Considered one of Taiwan's most liveable cities, Taichung City is home to award-winning restaurants, buzzing night markets, a diverse cultural scene and beautiful scenery, writes Kathleen Davidson.

Taiwan's second largest city is an hour south of its northern capital Taipei by high-speed train, but offers a completely different experience for the curious traveller.

Taichung City, in Taiwan's central west, is known for its pleasant climate, historic sites and pearl milk tea, and is one of the access points for the country's hinterland.
Here are some of the reasons you should go.



A must-do is a visit to the landmark Taichung National Theatre, designed by Toyo Ito in 2005. It is composed almost entirely of curved walls and is extraordinary both inside and out.

There are, of course, also many historic buildings to admire. Be sure to stop by the ornate Taichung Station, which was constructed during the Japanese occupation (1895-1945) and, if temples interest you, the 200-year-old Dajia Jenn Lann Temple is one of the most famous Mazu temples in the country.

Taichung is also the home of the National Taiwan Museum of Fine Arts, one of the biggest in Asia, which showcases the works of Taiwanese artists.

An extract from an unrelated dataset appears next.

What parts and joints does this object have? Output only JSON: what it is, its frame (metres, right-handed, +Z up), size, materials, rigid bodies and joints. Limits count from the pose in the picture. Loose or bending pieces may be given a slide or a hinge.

Feng Chia night market in Taichung. Photo / Getty Images
Feng Chia night market in Taichung. Photo / Getty Images

For a bird's-eye view of the region, make the most of its temperate climate and head for the hills — just 30 minutes from downtown Taichung are the Dakeng Scenic Area's hiking trails, which offer stunning views of the city and its surroundings.

Or for something entirely different, rent a bike and make for the 12km Dongfeng Bicycle Green Way, the first bicycle lane in Taiwan to be converted from an abandoned train line. You'll enjoy lovely scenery, and go through former train tunnels and over bridges.

One really cool thing to do in Taichung is seek out the painted walls and alleyways of certain areas of the city, some of which can be found on the outsides of historic homes and buildings. They tell the stories of the city's evolution or sometimes are just fun — such as at Monster Lane in Neighbourhood 13, Zhongming Village, which features a different monster on each wall as a guardian to the community; or Painted Anime Lane, which features cartoon characters.


The Feng Chia Night Market, one of the biggest in the country with more than 15,000 vendors, is your best bet for tracking down some of Taiwan's famous street food, as well as clothing, electronics and many other goodies.


Head to Feng Chia for stinky tofu, beef noodles, barbecued octopus, inventive desserts and great people-watching of both locals and tourists. From 6.30pm-11.30pm every night.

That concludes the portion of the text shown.